Wilson pointed out that other places around the world have successfully turned shipping containers into nice homes. Recently, the Aedis Real Estate Group in Los Angeles launched a plan for the first shipping container-built transitional housing project there.

The containers reportedly will be transformed in a truncated six-month construction timeline with plans that call for craftspeople to assemble the container components off-site while the building’s foundations are laid.

Off-site, the project will include the installation of finishes and fixtures and, once the foundations are prepared, the units would be crane-lifted into place.

Initial drawings of conversions by the Wilsons reveal steel shipping containers they say are “high-cube,” meaning that they can fit on a typical Baltimore City lot with a wraparound porch and small gated back yard.

“These containers can be retrofitted for about $20,000 to $25,000 and will be offered to the working homeless under a rent-to-own mortgage arrangement, because most people don’t understand that most homeless people work at minimum wages, but can afford a mortgage arrangement of $300 a month,” Wilson said.

From the drawings of the various sizes, Wilson noted that in the collection of containers are some that can be used as a mother/daughter arrangement and there is also a complex of small service housing for the mentally impaired with a living arrangement for a service provider.

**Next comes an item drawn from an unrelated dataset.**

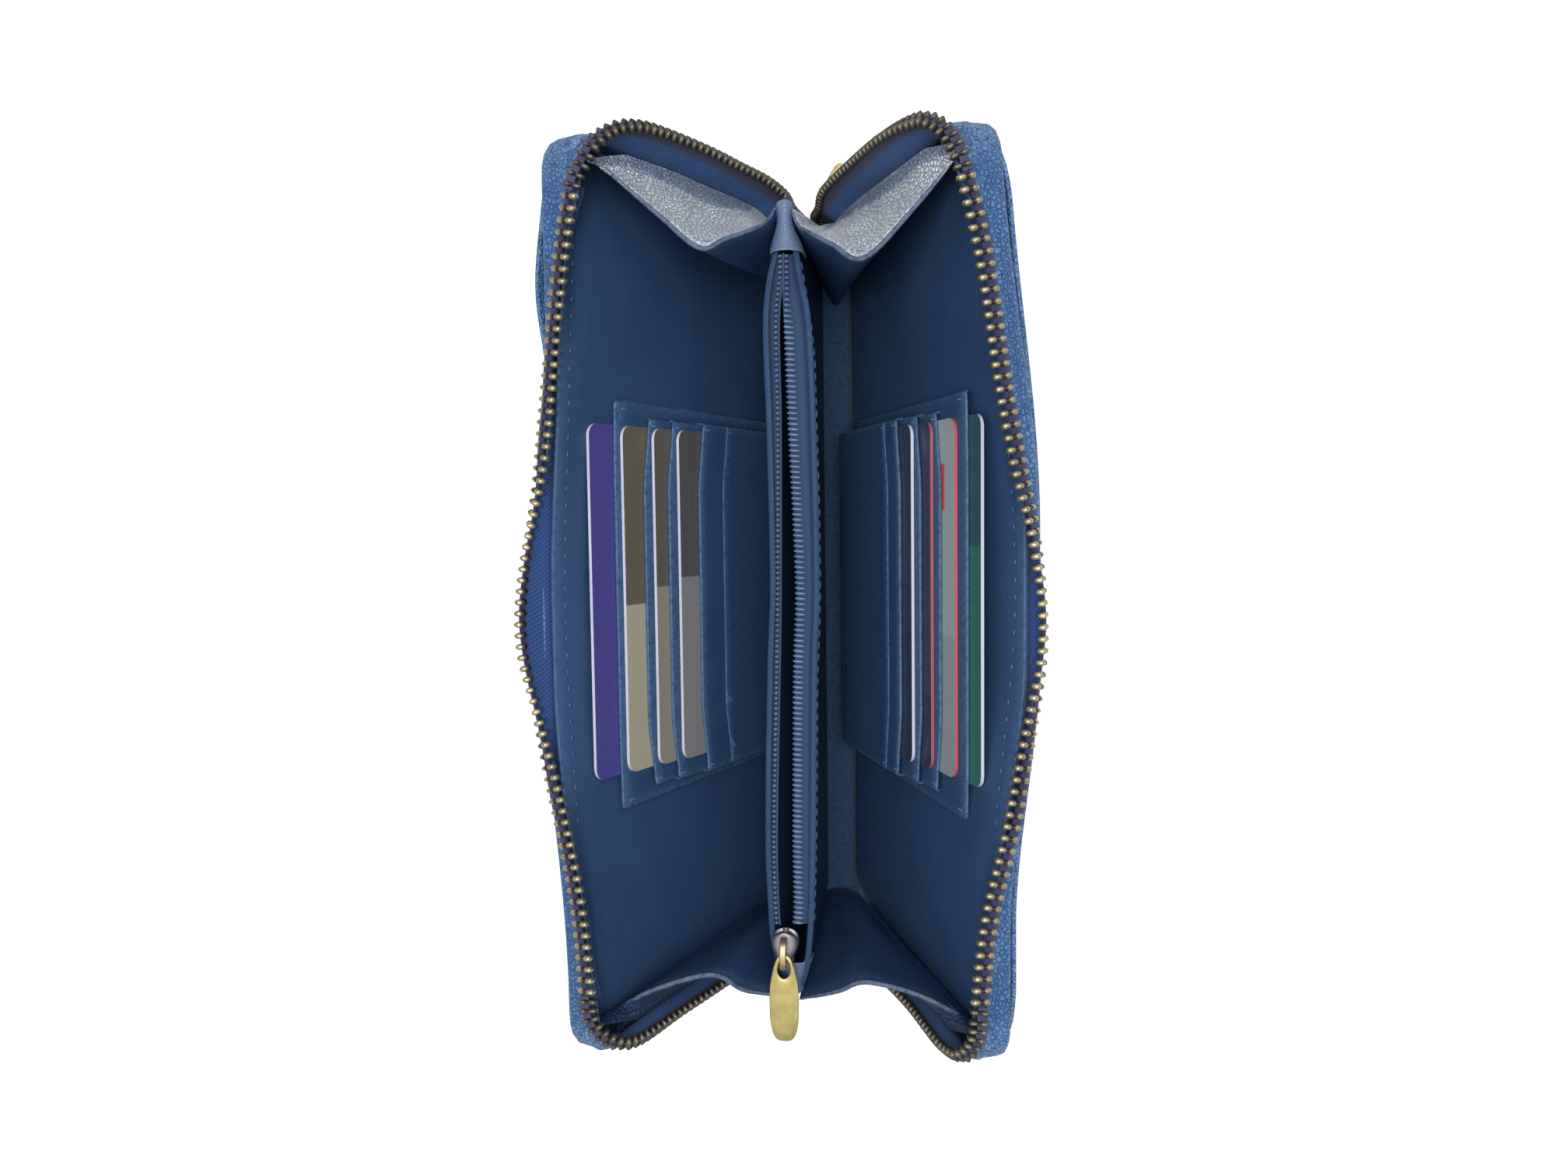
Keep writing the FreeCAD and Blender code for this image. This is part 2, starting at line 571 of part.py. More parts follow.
def make_main_zip(name, side):
    """Tape and metal teeth: rigid along the long side, loose from the rim corners down to the spine."""
    lean = cover_placement(side)
    stop = long_side_end() - mm("tooth_pitch")
    wires = [tape_section(side, stop * (2 * k / TAPE_STATIONS - 1)) for k in range(TAPE_STATIONS + 1)]
    feature(f"{name}_zip_tape", Part.makeLoft(wires, True, True), lean)

    count = int(2 * stop / mm("tooth_pitch"))
    first = -mm("tooth_pitch") * (count - 1) / 2
    teeth = []
    for index in range(count):
        along = first + index * mm("tooth_pitch")
        step = mm("tooth_thickness") / 2
        points = []
        for place in (along - step, along, along + step):
            depth, height = chain_on_cover(place)
            points.append(on_cover(side, depth, place, height))
        foot_depth, foot_height = tape_foot(along)
        out = points[1] - on_cover(side, foot_depth, along, foot_height)
        teeth.append(tooth(points[1], points[2] - points[0], out))
    feature(f"{name}_zip_teeth", Part.makeCompound(teeth), lean)

    tapes = []
    loose_teeth = []
    for _, end in ENDS:
        chain = smooth_edge(end_chain_points(side, end))
        seam = smooth_edge(cover_end_seam(side, end))
        row = chain.discretize(Number=int(chain.Length / mm("tooth_pitch")) + 1)
        anchors = seam.discretize(Number=len(row))
        inner = []
        for index in range(1, len(row) - 1):
            along = row[index + 1] - row[index - 1]
            out = row[index] - anchors[index]
            loose_teeth.append(tooth(row[index], along, out))
            flat = Vector(out).normalize()
            inner.append(row[index] - flat * (mm("tooth_length") / 2 + mm("end_tape_gap")))
        inner_edge = smooth_edge(every_other(inner))
        outer_edge = smooth_edge(every_other(anchors[1:-1]))
        sheet = Part.makeRuledSurface(outer_edge, inner_edge)
        tapes.append(sheet.extrude(Vector(0, -end * mm("tape_wall"), 0)))
    feature(f"{name}_end_tapes", Part.makeCompound(tapes))
    feature(f"{name}_end_teeth", Part.makeCompound(loose_teeth))


# ---------------------------------------------------------------- gussets

def make_gusset(name, side, end_name, end):
    """A V-folded leather side that joins a cover's end to the coin pocket and limits how far it opens."""
    wall = mm("gusset_wall")
    edge = end * (HALF - mm("end_chain_inset") - mm("tape_wall") - mm("gusset_gap") - wall)
    low = mm("hinge_level") + mm("bill_bottom")
    rim_depth, rim_height = chain_on_cover(long_side_end())
    rim = in_world(side, rim_depth, 0, rim_height)
    pocket_end = POCKET_REAR if end > 0 else POCKET_FRONT
    pocket_side = mm("pocket_end_half") + mm("cap_side_gap") + mm("cap_wall") + mm("gusset_gap")

    def line(foot, top):
        start, stop = Vector(side * foot[0], foot[1], low), Vector(side * top[0], *top[1:])
        return Part.LineSegment(start, stop).toShape()

    cover_line = line((mm("hinge_offset") - mm("band_depth"), edge),
                      (abs(rim.x) - mm("gusset_rim_gap"), edge, rim.z - mm("gusset_rim_drop")))
    fold_line = line((mm("gusset_foot_reach"), pocket_end - end * mm("gusset_foot_inset")),
                     (mm(f"{end_name}_fold_reach"), end * (HALF - mm(f"{end_name}_fold_inset")),
                      HEIGHT - mm(f"{end_name}_fold_drop")))
    pocket_line = line((pocket_side, pocket_end - end * mm("gusset_seam_inset")),
                       (pocket_side, pocket_end - end * mm("gusset_top_inset"),
                        mm("pocket_top") + mm("gusset_top_rise")))
    out = Vector(0, end * wall, 0)
    cover_leaf = Part.makeRuledSurface(cover_line, fold_line).extrude(out)
    pocket_leaf = Part.makeRuledSurface(fold_line, pocket_line).extrude(out)
    feature(f"{name}_{end_name}_gusset", cover_leaf.fuse(pocket_leaf).removeSplitter())


# ---------------------------------------------------------------- sliders and pulls

# Where a pull's bar hangs in its bridge, and how round a slider's and a pull's corners are, as shares.
PIVOT_SHARE, SLIDER_ROUND_SHARE = 0.4, 0.4
TAIL_ROUND_SHARE, HEAD_ROUND_SHARE, EYE_ROUND_SHARE = 0.9, 0.95, 0.45


def make_slider(label, prefix, placement):
    """A zip slider: two plates joined by a nose wedge, and a bridge along its back for the pull."""
    body = add_body(label)
    half_length = f"Sizes.{prefix}_slider_length / 2"
    half_width = f"Sizes.{prefix}_slider_width / 2"
    plate = f"Sizes.{prefix}_plate"
    channel = f"Sizes.{prefix}_channel"

    base = add_sketch(body, "XY_Plane", f"{label}_base", f"-({channel} / 2 + {plate})")
    add_box_outline(base, f"-{half_width}", half_width, f"-{half_length}", half_length)
    add_pad(body, base, f"{label}_base_plate", plate)

    wedge = add_sketch(body, "XY_Plane", f"{label}_wedge", f"-{channel} / 2")
    add_box_outline(wedge, "-Sizes.bridge_width / 2", "Sizes.bridge_width / 2",
                    f"{half_length} - Sizes.wedge_length", half_length)
    add_pad(body, wedge, f"{label}_wedge_post", channel)

    top = add_sketch(body, "XY_Plane", f"{label}_top", f"{channel} / 2")
    add_box_outline(top, f"-{half_width}", half_width, f"-{half_length}", half_length)
    top_plate = add_pad(body, top, f"{label}_top_plate", plate)
    round_edges(body, top_plate, f"{label}_corners", f"{half_width} * {SLIDER_ROUND_SHARE}",
                lambda e: runs_along(e, Vector(0, 0, 1)) and abs(e.CenterOfMass.x) > mm("bridge_width"))

    foot_low = f"{channel} / 2 + {plate}"
    bridge = add_sketch(body, "YZ_Plane", f"{label}_bridge", "-Sizes.bridge_width / 2")
    tail = f"-({half_length}) - Sizes.bridge_tail + Sizes.bridge_wall"
    nose = f"{half_length} - Sizes.bridge_nose"
    add_box_outline(bridge, tail, nose, foot_low, f"{foot_low} + Sizes.bridge_rise + Sizes.bridge_wall")
    add_pad(body, bridge, f"{label}_bridge_block", "Sizes.bridge_width")
    opening = add_sketch(body, "YZ_Plane", f"{label}_bridge_opening", "Sizes.bridge_width")
    add_box_outline(opening, f"{tail} + Sizes.bridge_wall", f"{nose} - Sizes.bridge_wall",
                    foot_low, f"{foot_low} + Sizes.bridge_rise")
    eye = body.newObject("PartDesign::Pocket", f"{label}_bridge_eye")
    eye.Profile = opening
    eye.setExpression("Length", "2 * Sizes.bridge_width")
    body.Tip = eye
    body.Placement = placement
    return body


def pull_pivot(prefix):
    """Where a pull's bar hangs inside the slider's bridge, in the slider's own frame."""
    post = mm(f"{prefix}_slider_length") / 2 + mm("bridge_tail") - 2 * mm("bridge_wall")
    along = mm("pull_bar") / 2 + mm("pull_gap") - post
    up = mm(f"{prefix}_channel") / 2 + mm(f"{prefix}_plate") + PIVOT_SHARE * mm("bridge_rise")
    return Vector(0, along, up)


def make_pull(label, prefix, placement):
    """A flat tab with a long eye.  Its own origin is on its pivot bar, and it lies along -Y."""
    body = add_body(label)
    half_width = f"Sizes.{prefix}_pull_width / 2"
    bar = "Sizes.pull_bar / 2"
    outline = add_sketch(body, "XY_Plane", f"{label}_outline", "-Sizes.pull_wall / 2")
    add_box_outline(outline, f"-{half_width}", half_width, f"{bar} - Sizes.{prefix}_pull_length", bar)
    tab = add_pad(body, outline, f"{label}_tab", "Sizes.pull_wall")
    eye = add_sketch(body, "XY_Plane", f"{label}_eye", "-Sizes.pull_wall")
    add_box_outline(eye, "-Sizes.pull_hole_width / 2", "Sizes.pull_hole_width / 2",
                    f"-{bar} - Sizes.pull_hole_length", f"-{bar}")
    hole = body.newObject("PartDesign::Pocket", f"{label}_hole")
    hole.Profile = eye
    hole.Reversed = True
    hole.setExpression("Length", "3 * Sizes.pull_wall")
    doc.recompute()
    length = mm(f"{prefix}_pull_length")
    tail = round_edges(body, hole, f"{label}_tail", f"{half_width} * {TAIL_ROUND_SHARE}",
                       lambda e: runs_along(e, Vector(0, 0, 1)) and e.CenterOfMass.y < -length / 2)
    shoulder = mm("pull_hole_width") / 2 + mm("layer_gap")
    head = round_edges(body, tail, f"{label}_head", f"{half_width} * {HEAD_ROUND_SHARE}",
                       lambda e: runs_along(e, Vector(0, 0, 1)) and e.CenterOfMass.y > 0
                       and abs(e.CenterOfMass.x) > shoulder)
    round_edges(body, head, f"{label}_eye_rounds", f"Sizes.pull_hole_width * {EYE_ROUND_SHARE}",
                lambda e: runs_along(e, Vector(0, 0, 1)) and e.CenterOfMass.y > -length / 2
                and abs(e.CenterOfMass.x) < shoulder)
    body.Placement = placement
    return body


def coin_slider_placement():
    middle = coin_slider_back() + mm("coin_slider_length") / 2
    return Placement(Vector(0, middle, COIL_LEVEL), Rotation())


def main_slider_placement():
    """Set on end against the spine: its length up, its bridge facing out of the wallet."""
    turn = Rotation(Vector(0, 1, 1), 180)
    level = mm("main_slider_level") + mm("main_slider_length") / 2
    return Placement(Vector(0, HALF - mm("end_chain_inset"), level), turn)


def main_pull_placement():
    pivot = main_slider_placement().multVec(pull_pivot("main"))
    about = Rotation(Vector(0, 0, 1), 180)
    dip = Rotation(Vector(1, 0, 0), mm("main_pull_drop"))
    swing = Rotation(Vector(0, 0, 1), -mm("main_pull_swing"))
    return Placement(pivot, about.multiply(dip).multiply(swing))


def coin_pull_placement():
    frame = coin_slider_placement()
    return Placement(frame.multVec(pull_pivot("coin")), Rotation())


# ---------------------------------------------------------------- the wallet

make_spine()
make_coin_pocket()
for cover_name, cover_side in SIDES:
    make_cover(cover_name, cover_side)
    make_slots(cover_name, cover_side)
    make_cards(cover_name, cover_side)
    make_main_zip(cover_name, cover_side)
    for gusset_end, end_sign in ENDS:
        make_gusset(cover_name, cover_side, gusset_end, end_sign)
make_slider("coin_zip_slider", "coin", coin_slider_placement())
make_pull("coin_zip_pull", "coin", coin_pull_placement())
make_slider("main_zip_slider", "main", main_slider_placement())
make_pull("main_zip_pull", "main", main_pull_placement())
doc.recompute()

# ---------------------------------------------------------------- checks and files

for item in doc.Objects:
    if "Invalid" in item.State or "Error" in item.State:
        raise RuntimeError(f"{item.Label}: {item.State}")
for part in SUBPARTS:
    if part.Shape.isNull() or not part.Shape.isValid() or not part.Shape.Solids:
        raise RuntimeError(f"{part.Label}: no valid solid")

os.makedirs("parts", exist_ok=True)
for part in SUBPARTS:
    part.Shape.exportStep(f"parts/{part.Label}.step")
print(len(SUBPARTS), "sub-parts written")
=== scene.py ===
import json
import math

import bpy
from mathutils import Euler, Matrix, Vector
from mathutils.geometry import interpolate_bezier


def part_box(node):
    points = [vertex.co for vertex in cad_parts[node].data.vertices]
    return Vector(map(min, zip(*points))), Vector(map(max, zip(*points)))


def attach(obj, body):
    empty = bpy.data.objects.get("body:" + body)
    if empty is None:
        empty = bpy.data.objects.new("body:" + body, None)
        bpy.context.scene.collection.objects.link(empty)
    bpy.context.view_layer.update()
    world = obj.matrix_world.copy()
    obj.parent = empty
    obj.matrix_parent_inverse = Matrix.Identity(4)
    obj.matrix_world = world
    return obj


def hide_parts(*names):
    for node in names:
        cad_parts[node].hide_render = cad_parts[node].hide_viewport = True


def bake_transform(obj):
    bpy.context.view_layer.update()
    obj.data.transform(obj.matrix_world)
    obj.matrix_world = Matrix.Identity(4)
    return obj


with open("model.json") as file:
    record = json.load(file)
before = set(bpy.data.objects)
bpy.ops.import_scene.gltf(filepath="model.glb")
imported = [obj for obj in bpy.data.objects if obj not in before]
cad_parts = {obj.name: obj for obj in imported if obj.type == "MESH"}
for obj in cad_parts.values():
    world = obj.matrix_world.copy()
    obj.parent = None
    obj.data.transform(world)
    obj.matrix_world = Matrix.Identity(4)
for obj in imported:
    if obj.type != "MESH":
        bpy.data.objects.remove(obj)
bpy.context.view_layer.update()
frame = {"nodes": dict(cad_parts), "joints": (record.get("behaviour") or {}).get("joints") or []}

# Zip-around travel wallet, standing on its spine with both covers opened to a V.  Metres, +Z up, front at -Y.
# A cover's own coordinates: depth inwards from its outer face, along the spine, and height up from its hinge.

MM = 0.001
SIDES = (("left", -1), ("right", 1))
ENDS = (("front", -1), ("rear", 1))
BACK = "wallet_back"
JOINTS = {joint["name"]: joint for joint in frame["joints"]}
HINGE = Vector(JOINTS["right_cover_hinge"]["pos_m"])
RISE = Vector(JOINTS["right_card_1_slide"]["axis"])
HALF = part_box("spine_leather")[1].y
TALL = (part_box("right_cover_leather")[1].x - HINGE.x) / RISE.x
RIM_RADIUS = 9 * MM
BAND_DEPTH = 4.0 * MM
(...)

“While this will not cure the homeless plight in the city, it will offer a beginning for many families that need suitable housing at a cost that they can afford,” he said. “We believe that with this model available for inspection by many interested personnel in the city and state that they will agree to participate.”

The couple has met with City Council, the Department of Housing, the city legal, business and planning departments whom they say enthusiastically support the project.

“We have already contacted a facility in Baltimore City who has the space to produce these homes under our direction and is available within the city, thus giving young men and women an opportunity to learn trades in construction,” Wilson said.

Initially, the Wilsons would like to produce 100 units and plan to work with organizations that provide services to the homeless to identity individuals to occupy the homes.

Current statistics show that there are approximately 3,000 homeless students in the city’s public school system. In 2016, the Abell Foundation identified 1,400 unattended youth walking the streets.

“As an aside, from the discussions that I have had with the financial markets, those engaged in the plight of the homeless families and children all have shown agreement with Hope Village as

a means of resolving not all, but have a very serious positive impact on the lives of children and adults within the city,” Wilson said.

“Every one of them that we have met with in the service industries agreed that this is a great solution to the problem. We cannot cure the mental issues, but we can give some dignity to a mother or father who is struggling with children in a car, on the streets in an abandoned building or couch surfing at a relative or friends house somewhere.

“We may even be able to have a positive impact on crime in this city because people will feel important enough that their government and society thought enough to help them in their time of need.”